Debt-laden companies might get a pass if their business is performing well. Bondholders also tend to give latitude to highly rated companies with big cash piles overseas that want to return capital but issue debt, instead of paying additional tax to bring the money home.

But bond investors have less patience for companies with weaker balance sheets and less-stable cash flows. These junk-rated issuers now have $1 in cash for every $7 in debt, according to S&P.

Sirius XM finance chief David Frear said Sirius which has a double-B credit rating, has issued $2.5 billion of high-yield debt since last May and bought back $5 billion in shares over the past two years. He said in a statement that he hasn’t run into concerns from bondholders, and that adjusted earnings and cash flow after capital spending each jumped by 60% or more during the company’s repurchases.

Nathan’s Famous in March issued $135 million in notes maturing in 2020 to pay a special dividend equivalent to 35% of its stock price. Fund manager Cohanzick Management LLC found the yield on the single-B-minus-rated notes tasty. Thanks to an 18-year deal with a unit of meat processor Smithfield Foods to make its hot dogs, Nathan’s is guaranteed a revenue stream that covers its annual interest payments.

“They were capitalizing future earnings in a very tax-efficient way,” because the interest payments will lower taxable profits, said David Sherman, Cohanzick’s president.

Ronald DeVos, Nathan’s CFO, had no comment.

Some CFOs think the worries about bond-funded dividends and buybacks are overblown, even if capital returns don’t improve the business.

Debt analysts “hate” companies’ practice of using debt to fund buybacks, said Pete Nachtwey, CFO of asset manager Legg Mason Inc. “I think sometimes they’re a bit myopic,” he said.

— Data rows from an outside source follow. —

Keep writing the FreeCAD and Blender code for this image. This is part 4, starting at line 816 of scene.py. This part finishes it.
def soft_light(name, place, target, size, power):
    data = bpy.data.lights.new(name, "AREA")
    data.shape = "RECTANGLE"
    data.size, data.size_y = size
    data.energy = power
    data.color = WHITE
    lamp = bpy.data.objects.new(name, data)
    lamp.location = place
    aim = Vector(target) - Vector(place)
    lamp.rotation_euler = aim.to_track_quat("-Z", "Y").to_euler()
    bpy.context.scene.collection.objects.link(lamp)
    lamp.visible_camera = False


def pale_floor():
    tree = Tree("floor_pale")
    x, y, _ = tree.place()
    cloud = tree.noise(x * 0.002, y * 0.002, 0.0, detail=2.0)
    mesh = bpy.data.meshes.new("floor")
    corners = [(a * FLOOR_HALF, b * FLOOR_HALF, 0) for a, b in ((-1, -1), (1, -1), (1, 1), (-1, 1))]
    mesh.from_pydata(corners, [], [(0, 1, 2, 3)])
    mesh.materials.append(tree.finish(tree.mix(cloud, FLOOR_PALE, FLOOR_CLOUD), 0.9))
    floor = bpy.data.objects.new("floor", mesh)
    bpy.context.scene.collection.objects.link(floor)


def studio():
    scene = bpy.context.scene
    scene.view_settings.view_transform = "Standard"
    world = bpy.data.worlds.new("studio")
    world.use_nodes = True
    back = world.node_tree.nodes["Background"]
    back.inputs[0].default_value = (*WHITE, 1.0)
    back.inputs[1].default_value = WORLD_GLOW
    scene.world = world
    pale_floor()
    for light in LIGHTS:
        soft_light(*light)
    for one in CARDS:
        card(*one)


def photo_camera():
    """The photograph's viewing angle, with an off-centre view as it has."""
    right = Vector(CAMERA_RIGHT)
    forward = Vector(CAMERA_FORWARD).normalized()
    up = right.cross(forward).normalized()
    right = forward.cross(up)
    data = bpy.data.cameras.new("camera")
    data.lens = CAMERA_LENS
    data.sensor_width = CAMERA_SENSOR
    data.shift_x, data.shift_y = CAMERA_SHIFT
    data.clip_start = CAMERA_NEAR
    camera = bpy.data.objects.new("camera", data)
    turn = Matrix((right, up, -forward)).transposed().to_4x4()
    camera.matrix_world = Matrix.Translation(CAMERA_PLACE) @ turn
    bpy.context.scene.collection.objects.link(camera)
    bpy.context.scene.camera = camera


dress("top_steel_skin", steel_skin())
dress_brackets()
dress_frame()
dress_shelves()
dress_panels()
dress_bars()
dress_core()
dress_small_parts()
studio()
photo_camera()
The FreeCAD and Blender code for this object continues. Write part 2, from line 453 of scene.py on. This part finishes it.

Repurchases can help drive share prices higher, or prevent them from dropping, Mr. Nachtwey said, and a strong stock price is in bondholders’ best interests. That’s because cash on hand, debt and equity are the three main tools companies use to raise money they want to spend, and sagging shares mean a cash-strapped-company needs to issue more debt, putting existing creditors at risk.